Introduction to Azure Policies and CAF Rover

Azure Policies play a pivotal role in the governance framework of Azure environments. They enable organizations to define, assign, and manage policies that enforce rules over their resources, ensuring compliance with company standards and regulatory requirements. While Azure Policies are powerful, managing them across a large-scale environment can be daunting.

Enter CAF Enterprise Scale Rover, an innovative solution that streamlines the deployment and management of Azure Policies. It is designed to automate the process, making it easier, faster, and more efficient. By leveraging the CAF Rover, IT professionals can focus on strategic tasks, leaving the heavy lifting to the automation processes.

Setting Up Your Environment for CAF Rover

Before diving into the automation process, it’s essential to set up your environment to run the CAF Rover. This setup involves ensuring your development environment is ready, installing necessary tools like Docker, Terraform, Git, and configuring VSCode with specific extensions for Azure Policy and Docker support. Detailed guidance on setting up your environment can be found in the provided recommended reading, highlighting the importance of a properly configured dev environment for a seamless automation experience.

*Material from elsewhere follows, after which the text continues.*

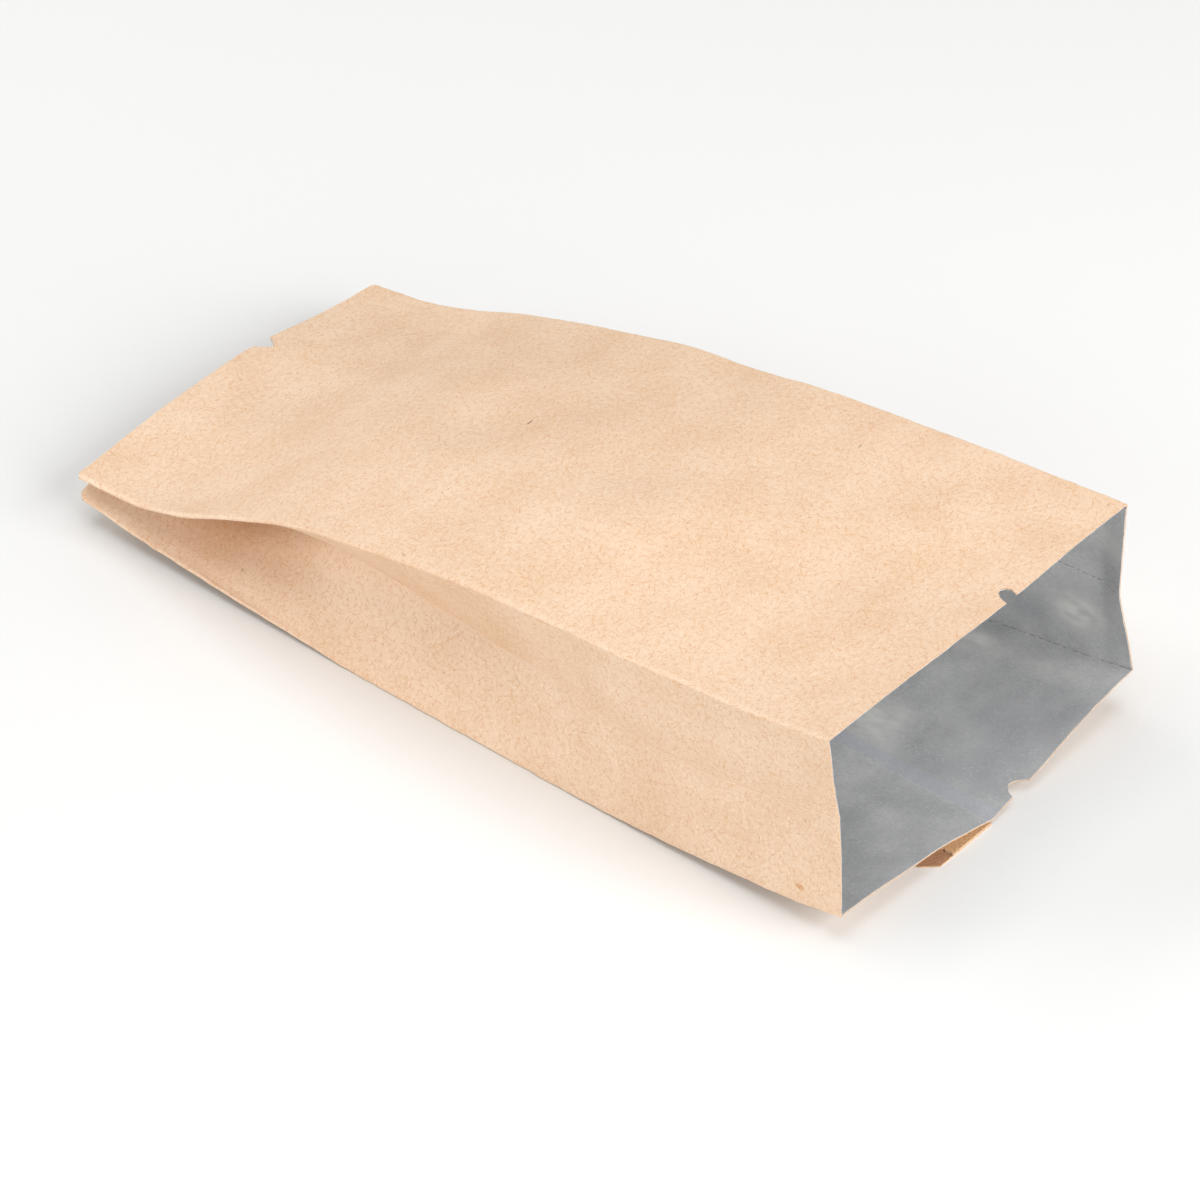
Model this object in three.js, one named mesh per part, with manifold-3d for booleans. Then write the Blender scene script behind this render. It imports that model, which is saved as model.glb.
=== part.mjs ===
// A small kraft paper bag with side gussets and a foil lining, empty, lying on its back panel.
//
// Millimetres, +Z up. The bag lies along X: its open mouth faces +X and its sealed end -X.
// The near gusset faces -Y and the far one +Y. The origin is under the middle of the bag.
//
// The bag is one tube of laminate. Its section is drawn at a number of stations, each at a
// distance from the mouth measured along the paper, and the sections are joined into walls:
//
//            top panel
//      TN ----------------- TF        TN, TF, BN, BF: the four long folds
//       \                   /         CN, CF: the inward crease of each gusset
//        CN               CF
//       /                   \
//      BN --------+-------- BF        + the glued seam, its fin folded to the near side
//         =======/

import * as THREE from 'three';
import Module from 'manifold-3d';

// ---- Sizes of the flat bag ---------------------------------------------------------------

const PANEL_WIDTH = 85; // front and back panel, fold to fold
const GUSSET_WIDTH = { near: 39.6, far: 38.6 }; // each gusset, fold to fold, opened out
const BAG_LENGTH = 195; // the tube's cut length
const SEAL_LENGTH = 10; // the flat seal across the closed end

const KRAFT = 0.26; // kraft paper, drawn thicker than the real sheet
const FOIL = 0.12; // foil lining, also thickened
const LAYER_GAP = 0.04; // between the two, so that each is a body of its own
const WALL = KRAFT + LAYER_GAP + FOIL;
const PRESSED_GAP = 0.1; // between two linings that lie pressed together
const DOUBLE = 2 * WALL + PRESSED_GAP; // two layers of laminate, pressed flat

// ---- How the opened bag lies ---------------------------------------------------------------

const LYING_LENGTH = 194.6; // from the mouth's lower edge, at the seam, to the sealed end
const MOUTH_SETBACK = 3.2; // the mouth's upper edge lies this far behind the lower one
const MOUTH_BOW = { depth: 0.6, length: 60 }; // the lower edge's corners lie behind its middle
const BACK_CURVE = { near: 1.5, far: 1.2 }; // 1 for a straight rise from the seam to the fold
const LEAST_CREASE = 1.2; // depth that a gusset's crease keeps where the gusset is pulled open
const SEAL_START = BAG_LENGTH - SEAL_LENGTH;
const LIFT_START = 118; // from here to the seal the back panel rises off the table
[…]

CAF Level Structure and eslz module for Policies

You must plan out your Policy Definitions, then group them into Initiatives, and then assign initiatives to scopes (Management Groups or Subscriptions).

Automating Policy Definitions Deployment

The journey begins with automating Policy Definitions, the cornerstone of Azure Policy management. CAF Rover simplifies this process by leveraging a structured JSON format for defining policies, focusing on key areas such as allowed regions, naming conventions, and resource compliance checks. The process entails writing your Policy Definition in JSON, committing it to your Git repository, and deploying it to your Azure environment via CAF Rover commands. This approach ensures that all your cloud resources adhere to defined governance standards from the get-go.

Sample Policy Definition

{
  "name": "Append-AppService-httpsonly",
  "type": "Microsoft.Authorization/policyDefinitions",
  "apiVersion": "2021-06-01",
  "scope": null,
  "properties": {
    "policyType": "Custom",
    "mode": "All",
    "displayName": "AppService append enable https only setting to enforce https setting.",
    "description": "Appends the AppService sites object to ensure that  HTTPS only is enabled for  server/service authentication and protects data in transit from network layer eavesdropping attacks. Please note Append does not enforce compliance use then deny.",
    "metadata": {
      "version": "1.0.0",
      "category": "App Service",
      "source": "https://github.com/Azure/Enterprise-Scale/",
      "alzCloudEnvironments": [
        "AzureCloud",
        "AzureChinaCloud",
        "AzureUSGovernment"
      ]
    },
    "parameters": {
      "effect": {
        "type": "String",
        "defaultValue": "Append",
        "allowedValues": [
          "Audit",
          "Append",
          "Disabled"
        ],
        "metadata": {
          "displayName": "Effect",
          "description": "Enable or disable the execution of the policy"
        }
      }
    },
    "policyRule": {
      "if": {
        "allOf": [
          {
            "field": "type",
            "equals": "Microsoft.Web/sites"
          },
          {
            "field": "Microsoft.Web/sites/httpsOnly",
            "notequals": true
          }
        ]
      },
      "then": {
        "effect": "[parameters('effect')]",
        "details": [
          {
            "field": "Microsoft.Web/sites/httpsOnly",
            "value": true
          }
        ]
      }
    }
  }
}

Streamlining Policy Sets (Initiatives) Deployment

Next, we focus on Policy Sets, also known as Initiatives, which group multiple Policy Definitions for cohesive management. The CAF Rover enhances the deployment of Policy Sets by automating their creation and assignment. By grouping related policies, you can ensure comprehensive coverage of governance requirements, such as naming conventions and compliance checks, across your Azure resources. The automation process involves defining your Policy Sets in JSON format, committing them to your repository, and deploying them through CAF Rover, streamlining the governance of your cloud environment.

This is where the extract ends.